Protein-AWD-LSTM
Description
This repo contains implementations of AWD-LSTM and SHA-RNN to be used with TAPE for protein language modeling.
Model code is based on:
- https://github.com/salesforce/awd-lstm-lm (AWD-LSTM)
- https://github.com/Smerity/sha-rnn (SHA-RNN)
Base classes are inherited from TAPE, which needs to be installed.
https://github.com/songlab-cal/tape
Features
Hidden state resetting
These models are trained with stochastic truncated backpropagation through time, where all sequences are concatenated and subsegments are cut from this concatenation to yield training minibatches.

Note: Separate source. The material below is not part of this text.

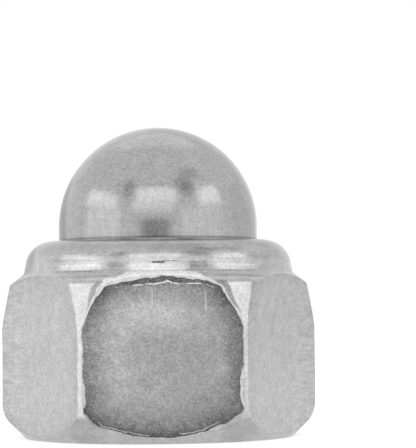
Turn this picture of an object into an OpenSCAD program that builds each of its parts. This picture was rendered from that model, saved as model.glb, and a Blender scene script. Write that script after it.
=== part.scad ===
// Hexagon domed cap nut with a locking ring.
// A cold formed hexagon body carries a round collar whose rim is rolled in over the flange of a
// separate drawn cap. A plastic locking ring lies below the flange and grips the bolt's thread.
// The origin is the centre of the bearing face and +Z runs up the bolt's axis. Two corners of the
// hexagon lie along X and two flats face along Y.

/* [Hexagon] */
// Width across the flats
across_flats = 13; // [11:0.1:16]
// How far the sharp corners of the hexagon are trimmed back, on the radius
corner_trim = 0.105; // [0.02:0.005:0.4]
// Height below the shoulder over which the corners lean inwards
lean_h = 2.04; // [0.5:0.01:3]
// Lean of the corners from the vertical
lean_angle = 10.5; // [4:0.5:15]
// Slope of the shoulder below the horizontal
shoulder_angle = 37; // [20:1:45]
// Radius on the shoulder's outer corner
shoulder_round = 0.3; // [0.1:0.05:0.5]

/* [Bearing end] */
// Height at which the flats begin to curve in towards the bearing face
edge_z = 1.62; // [1.3:0.01:2.4]
// Radius of that curve
edge_round = 1.3; // [0.8:0.05:1.4]
// Slope of the chamfer below the curve, from the horizontal
edge_angle = 45; // [35:1:60]
// Radius on the rim of the bearing face
rim_round = 0.12; // [0.05:0.01:0.2]

/* [Collar] */
// Height of the rolled rim above the outer corner of the shoulder
collar_h = 2.04; // [1.6:0.01:2.8]
// How far the collar stands back from the flats
collar_step = 0.22; // [0.1:0.01:0.6]
// Wall of the collar
collar_wall = 0.83; // [0.6:0.01:1]
// Thickness of the rim that is rolled in over the cap
lip_t = 0.83; // [0.6:0.01:1]
// Outer radius of the roll
roll_round = 1.2; // [0.7:0.05:1.3]
// Radius on the inner edge of the rolled rim
lip_round = 0.12; // [0.05:0.01:0.15]
// Fillet between the collar and the shoulder
collar_fillet = 0.3; // [0.1:0.05:0.5]

/* [Cap] */
// Thickness of the cap's sheet
sheet_t = 0.5; // [0.3:0.05:0.6]
// Width of the cap's flange beyond its dome
flange_w = 0.66; // [0.5:0.01:1]
// Straight wall of the cap between the collar and the dome
cap_straight = 0.69; // [0:0.01:4]
// Bend radius between the flange and the wall, inside the sheet's bend
bend_round = 0.12; // [0.05:0.01:0.15]

/* [Thread] */
// Nominal thread diameter
thread_d = 8; // [6:0.1:9.6]
// Thread pitch
thread_pitch = 1.25; // [0.75:0.05:1.5]
// Height of the ring's seat above the bearing face, where the thread ends
seat_z = 5.9; // [4.9:0.1:7.1]
// How much wider than the thread the mouth of the hole is
mouth_extra = 0.7; // [0.2:0.1:1]
// Full angle of the countersinks at both ends of the thread
countersink_angle = 120; // [90:5:120]

/* [Locking ring] */
// Thickness of the ring
ring_t = 2; // [1:0.1:2.4]
// How much smaller than the thread the hole of the ring is
ring_grip = 0.7; // [0.3:0.1:1]
// Bevel on the edges of the ring
ring_bevel = 0.15; // [0.05:0.05:0.3]

/* [Fits] */
// Gap between the cap and the rolled rim
lip_gap = 0.2; // [0.15:0.01:0.3]
// Radial clearance of the flange and of the ring in the collar
recess_clearance = 0.1; // [0.02:0.01:0.2]

/* [Hidden] */
$fn = 96;
over = 1;                                              // how far a cut runs past a face
arc_lap = 0.0005;                                      // how far an arc laps over its tangents

corner_r = across_flats / 2 / cos(30) - corner_trim;   // radius of the trimmed corners
collar_r = across_flats / 2 - collar_step;
recess_r = collar_r - collar_wall;                     // the room for the ring and the flange
flange_r = recess_r - recess_clearance;
dome_r = flange_r - flange_w;
lip_r = dome_r + lip_gap;

ring_top = seat_z + ring_t;
flange_top = ring_top + sheet_t;
collar_top = flange_top + lip_t;
dome_z = collar_top + cap_straight;                    // centre of the dome
shoulder_z = collar_top - collar_h;                    // outer corner of the shoulder
lean_z = shoulder_z - lean_h;

minor_r = (thread_d - 1.0825 * thread_pitch) / 2;      // crest radius of an internal metric thread
mouth_r = (thread_d + mouth_extra) / 2;
sink_slope = tan(90 - countersink_angle / 2);

edge_end = [corner_r - edge_round + edge_round * sin(edge_angle),
            edge_z - edge_round * cos(edge_angle)];    // where the lower curve meets its chamfer
base_r = edge_end[0] - edge_end[1] / tan(edge_angle);
shoulder_r = corner_r - lean_h * tan(lean_angle);
shoulder_top = shoulder_z + (shoulder_r - collar_r) * tan(shoulder_angle);
fillet_top = shoulder_top + collar_fillet * tan(45 - shoulder_angle / 2);
roll_room = min(collar_top - fillet_top - arc_lap, collar_r - lip_r - 1.5 * lip_round);
roll_r = min(roll_round, roll_room);                   // the roll is limited by the collar's size

function unit(v) = v / norm(v);
function last(list, i) = list[(i + len(list) - 1) % len(list)];
function next(list, i) = list[(i + 1) % len(list)];
function turn(a, c, b) = (c[0] - a[0]) * (b[1] - c[1]) - (c[1] - a[1]) * (b[0] - c[0]);
function corner_angle(a, c, b) = acos(unit(a - c) * unit(b - c));
function tangent(a, c, b, r) = c + unit(a - c) * r / tan(corner_angle(a, c, b) / 2);
function round_centre(a, c, b, r) =
  c + unit(unit(a - c) + unit(b - c)) * r / sin(corner_angle(a, c, b) / 2);

// One circle of the given radius in each corner that turns the given way
module corner_circles(points, radii, way) {
  for (i = [0:len(points) - 1])
    if (radii[i] > 0 && turn(last(points, i), points[i], next(points, i)) * way > 0)
      translate(round_centre(last(points, i), points[i], next(points, i), radii[i]))
        circle(r = radii[i] + arc_lap);
}

// An outline of straight lines whose corners are rounded to true arcs. The points run
// anticlockwise, and a radius of 0 leaves a corner sharp.
module rounded_outline(points, radii) {
  difference() {
    union() {
      polygon([for (i = [0:len(points) - 1])
        each radii[i] > 0
          ? [tangent(last(points, i), points[i], next(points, i), radii[i]),
             tangent(next(points, i), points[i], last(points, i), radii[i])]
          : [points[i]]]);
      corner_circles(points, radii, 1);
    }
    corner_circles(points, radii, -1);
  }
}

// Half section of the turned outside of the body, from the bearing face to the rolled rim
module body_section() {
  corner = [corner_r, edge_z - edge_round * tan(edge_angle / 2)];
  rounded_outline(
    [[0, 0], [base_r, 0], corner, [corner_r, lean_z], [shoulder_r, shoulder_z],
     [collar_r, shoulder_top], [collar_r, collar_top], [0, collar_top]],
    [0, rim_round, edge_round, 0, shoulder_round, collar_fillet, roll_r, 0]);
}

// Half section of the threaded hole's crests with a countersink at each end
module hole_section() {
  polygon([
    [0, -over], [mouth_r + over / sink_slope, -over], [mouth_r, 0],
    [minor_r, (mouth_r - minor_r) * sink_slope],
    [minor_r, seat_z - (thread_d / 2 - minor_r) * sink_slope],
    [thread_d / 2, seat_z], [0, seat_z]]);
}

// Hexagon body with its collar, the room inside it and the rim rolled in over the cap's flange
module nut_body() {
  color([0.74, 0.74, 0.75])
    difference() {
      intersection() {
        cylinder(h = collar_top, d = across_flats / cos(30), $fn = 6);
        rotate_extrude() body_section();
      }
      rotate_extrude() hole_section();
      translate([0, 0, seat_z]) cylinder(h = flange_top - seat_z, r = recess_r);
      rotate_extrude()
        difference() {
          translate([0, flange_top - over]) square([lip_r + lip_round, lip_t + over]);
          translate([lip_r, flange_top - over]) square([lip_round, lip_t + over - lip_round]);
          translate([lip_r + lip_round, collar_top - lip_round]) circle(r = lip_round);
        }
    }
}

// Plastic ring that lies on the seat and grips the thread
module locking_ring() {
  inner_r = (thread_d - ring_grip) / 2;
  color([0.9, 0.9, 0.87])
    rotate_extrude()
      polygon([
        [inner_r + ring_bevel, seat_z], [flange_r - ring_bevel, seat_z],
        [flange_r, seat_z + ring_bevel], [flange_r, ring_top - ring_bevel],
        [flange_r - ring_bevel, ring_top], [inner_r + ring_bevel, ring_top],
        [inner_r, ring_top - ring_bevel], [inner_r, seat_z + ring_bevel]]);
}

// Drawn sheet cap: a flange, a short straight wall and a hemisphere
module dome_cap() {
  inside_r = dome_r - sheet_t;
  color([0.7, 0.7, 0.71])
    rotate_extrude()
      difference() {
        union() {
          rounded_outline(
            [[0, ring_top], [flange_r, ring_top], [flange_r, flange_top],
             [dome_r, flange_top], [dome_r, dome_z], [0, dome_z]],
            [0, 0, 0, bend_round, 0, 0]);
          intersection() {
            translate([0, dome_z]) circle(r = dome_r);
            translate([0, dome_z]) square([dome_r, dome_r]);
          }
        }
        rounded_outline(
          [[-over, ring_top - over], [flange_r, ring_top - over], [flange_r, ring_top],
           [inside_r, ring_top], [inside_r, dome_z], [-over, dome_z]],
          [0, 0, 0, bend_round + sheet_t, 0, 0]);
        translate([0, dome_z]) circle(r = inside_r);
      }
}

nut_body();
locking_ring();
dome_cap();
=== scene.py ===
"""Looks of a hexagon domed cap nut with a locking ring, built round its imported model."""

import logging
import math
from dataclasses import dataclass, field, replace
from enum import Enum
from typing import Iterable, Sequence, Union

import bpy
import numpy as np
from mathutils import Matrix, Vector, noise


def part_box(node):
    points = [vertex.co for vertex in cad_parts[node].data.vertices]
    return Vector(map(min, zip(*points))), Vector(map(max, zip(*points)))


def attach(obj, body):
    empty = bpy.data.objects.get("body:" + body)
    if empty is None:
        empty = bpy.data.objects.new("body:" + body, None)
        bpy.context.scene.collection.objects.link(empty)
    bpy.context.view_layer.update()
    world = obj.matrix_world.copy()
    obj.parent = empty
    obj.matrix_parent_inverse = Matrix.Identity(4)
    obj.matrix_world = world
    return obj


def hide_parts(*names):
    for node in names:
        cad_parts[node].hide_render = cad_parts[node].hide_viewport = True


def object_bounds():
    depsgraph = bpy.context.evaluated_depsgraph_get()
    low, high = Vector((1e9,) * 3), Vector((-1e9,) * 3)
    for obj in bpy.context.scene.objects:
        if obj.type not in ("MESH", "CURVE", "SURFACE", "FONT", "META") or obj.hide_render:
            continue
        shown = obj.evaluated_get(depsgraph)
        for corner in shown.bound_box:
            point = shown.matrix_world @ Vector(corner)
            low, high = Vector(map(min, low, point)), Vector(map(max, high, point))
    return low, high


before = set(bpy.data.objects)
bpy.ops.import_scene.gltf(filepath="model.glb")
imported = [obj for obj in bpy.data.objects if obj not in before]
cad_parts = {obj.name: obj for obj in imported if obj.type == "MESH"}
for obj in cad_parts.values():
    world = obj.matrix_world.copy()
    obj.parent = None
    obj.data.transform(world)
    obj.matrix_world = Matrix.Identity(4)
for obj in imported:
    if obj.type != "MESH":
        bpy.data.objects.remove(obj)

MM = 0.001                      # every size below is in millimetres
LOG = logging.getLogger("cap_nut")
CAD_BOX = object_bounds()

Socket = bpy.types.NodeSocket
Value = Union[float, Socket, "Signal"]
Span = tuple[float, float]
Stops = Sequence[Span]
Ring = list[int]


# ---------------------------------------------------------------------------------------------
# Outlines and skins
# ---------------------------------------------------------------------------------------------

@dataclass(frozen=True)
class Corner:
    """A corner of a half section.

    Attributes:
        r: Distance from the axis.
        z: Height above the bearing face.
        rounding: Radius that the corner is rounded to.
        step: Longest spacing of the points on the line that leads here, or 0 for none between.
    """

    r: float
    z: float
    rounding: float = 0.0
    step: float = 0.0

    def point(self) -> np.ndarray:
        """The sharp corner."""
        return np.array([self.r, self.z])

    def rounded(self, before: "Corner", after: "Corner", arc_step: float) -> list[np.ndarray]:
        """Points along the arc that rounds this corner.

        Args:
            before: The corner before this one.
            after: The corner after it.
            arc_step: Longest spacing of the points.

        Returns:
            The (r, z) points in order.
        """
        c = self.point()
        a, b = before.point() - c, after.point() - c
        a /= np.linalg.norm(a)
        b /= np.linalg.norm(b)
        half = math.acos(float(np.clip(a @ b, -1, 1))) / 2
        centre = c + (a + b) / np.linalg.norm(a + b) * self.rounding / math.sin(half)
        first = c + a * self.rounding / math.tan(half) - centre
        last = c + b * self.rounding / math.tan(half) - centre
        sweep = math.pi - 2 * half
        count = max(3, math.ceil(sweep * self.rounding / arc_step))
        shares = np.linspace(0, 1, count + 1)
        return [centre + (math.sin(sweep * (1 - t)) * first + math.sin(sweep * t) * last) / math.sin(sweep)
                for t in shares]


def outline(corners: Sequence[Corner], arc_step: float = 0.06) -> np.ndarray:
    """Points along an open half section whose inner corners are rounded.

    Args:
        corners: The corners in order.
        arc_step: Longest spacing of the points on the arcs.

    Returns:
        An array of (r, z) rows.
    """
    points: list[np.ndarray] = []
    for i, corner in enumerate(corners):
        reached = [corner.point()]
        if corner.rounding > 0:
            reached = corner.rounded(corners[i - 1], corners[i + 1], arc_step)
        if points and corner.step > 0:
            start, way = points[-1], reached[0] - points[-1]
            count = max(1, math.ceil(float(np.linalg.norm(way)) / corner.step))
            points += [start + way * t / count for t in range(1, count)]
        points += reached
    return np.array(points)


def smooth_step(value: np.ndarray, low: float, high: float) -> np.ndarray:
    """A soft step from 0 at low to 1 at high."""
    t = np.clip((value - low) / (high - low), 0, 1)
    return t * t * (3 - 2 * t)


def soft_min(a: np.ndarray, b: np.ndarray, width: float) -> np.ndarray:
    """The lesser of two values, blended where they differ by less than width."""
    h = np.maximum(width - np.abs(a - b), 0) / width
    return np.minimum(a, b) - h * h * width / 4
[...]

It's unclear whether this is a good idea for proteins, as we would leave it to the model to learn that it should forget everything that came before a SEP
token. These implemenation support hidden state resetting, where the model resets the respective positions of the hidden states to 0 after encountering a SEP
token.
There is also experimental support for this in SHA-RNN, where in addition the self-attention mask is modified to ignore memory before a SEP
. The behaviour is controlled by specifiyng a reset_token_id
in the model config.
Memory-mapped datasets
The default implementations load full datasets into memory for truncated BPTT. This doesn't work for large datasets. We use VirtualBatchTruncatedBPTTHdf5Dataset
, a class that uses pre-tokenized and pre-concatenated Hdf5 datasets to emulate the stochastic minibatch generation. The Hdf5 files are created with the provided static methods of the class.
Notes
Models are trained with tensors in (sequence_length, batch_size,) format.
The performance of the SHA-RNN implementation was not tested.